Article ID: | iaor20021925 |
Country: | United States |
Volume: | 13 |
Issue: | 1 |
Start Page Number: | 2 |
End Page Number: | 28 |
Publication Date: | Dec 2001 |
Journal: | INFORMS Journal On Computing |
Authors: | Zionts Stanley, Ramesh R., Gopal Ram D. |
Keywords: | computers: data-structure |
The focus of this work is on join optimization in relational database systems. The importance of join optimization is critically underscored by the high cost of relational joins and their frequent needs in traditional as well as emerging database applications. We demonstrate that the sequence in which the pages of the relations are accessed to process a join is a critical determinant of the join execution cost and an optimization of this sequence can lead to a significant improvement in performance over the traditional approaches. We initially develop three network structures to represent a join on two relations: page connectivity graph, cascade and block tree cascade. A page connectivity graph is a bipartite representation of the set of connected pages in the two relations according to the join predicate. To reveal the structural properties of the join, the nodes of the bipartite graph are ordered into a set of levels, and the resulting isomorphic structure is termed a cascade. From the cascade, a tree structure termed a block tree cascade is derived by selectively grouping nodes at each level of the cascade into blocks.
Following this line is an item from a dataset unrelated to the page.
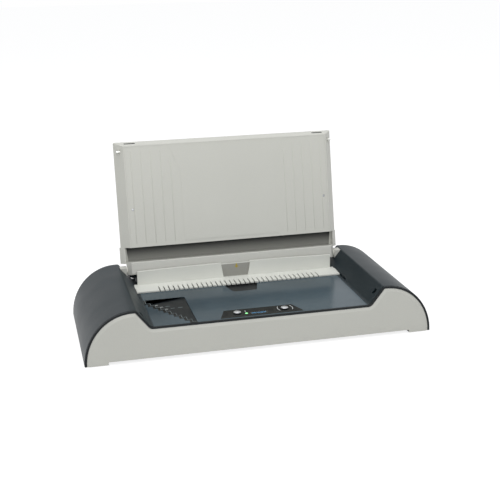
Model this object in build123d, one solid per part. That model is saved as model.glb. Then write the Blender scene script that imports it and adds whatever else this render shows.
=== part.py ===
"""Desktop thermal binding machine with its lid standing open.

Millimetres. X runs along the casing to the right, Y from the front to the back, Z up.
The model is laid out about the middle of the casing and moved along Y at the end, so that
the origin lies under the middle of the whole machine, at table level.
"""
from build123d import *
import math
import os

# ---------------------------------------------------------------- driving dimensions
casing_width = 530.0
casing_depth = 226.0
casing_foot = 1.2            # casing bottom above the table
shoulder_height = 79.5       # top of the shoulders above the table
shoulder_arc_width = 72.0    # sideways reach of the shoulder's curve
notch_floor = 52.6           # height of the fascia between the shoulders
notch_half_floor = 166.2     # half width between the sloped walls, at the notch floor
notch_half_top = 187.3       # half width between the sloped walls, at the shoulder tops
wall_foot_flange = 3.0       # ledge at the foot of each sloped wall
wall_foot_round = 6.0        # hollow rounding between that ledge and the wall
plateau_round = 4.5          # rounding along the wall's upper edge
shell_wall = 2.8
liner_wall = 2.0
touch_gap = 0.2              # gap between parts that only lie side by side
move_gap = 0.3               # gap beside a part that moves

# front
fascia_thickness = 2.4
fascia_bevel_width = 4.6
fascia_bevel_depth = 1.6
fascia_hook_reach = 8.0
end_foot_width = 34.5
underside_height = 5.4       # height of the raised middle of the bottom edge
trim_edge = 3.4              # width of the dark line round the fascia
trim_flange = 9.0
trim_thickness = 1.2
trim_proud = 1.3

# tray
tray_floor = 2.6
post_radius = 4.0
rubber_foot_radius = 9.0
foot_inset_x = 19.0
foot_inset_y = 24.0
screw_radius = 1.5
screw_head_radius = 3.2
screw_head_height = 1.6

# deck
panel_thickness = 3.0
panel_recess = 0.2           # panel top below the notch floor
frame_thickness = 3.0
skirt_depth = 8.0
well_front = 42.0
well_back = 84.0
well_rim_drop = 0.9
rear_deck_top = 56.0
rear_deck_thickness = 2.5
rear_wall_top = 60.0

# spine gauge
gauge_steps = 10
gauge_right = -98.5
gauge_back = 1.0
gauge_step_x = 6.2
gauge_step_y = 10.2
gauge_first_y = 15.0
gauge_floor = 2.0
gauge_margin = 2.0
gauge_depth = 1.2            # the gauge's floor below the panel top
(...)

We formulate the join as a tree traversal process, and accordingly develop efficient tree traversal algorithms. We develop a compact data structure to store the resulting access path, and provide a comprehensive analysis of the algorithms with detailed assessments of their performance. The performance evaluation demonstrates that the proposed approach can result in significant cost savings over the current join processing methods, for low to modest values of the join selectivity factor.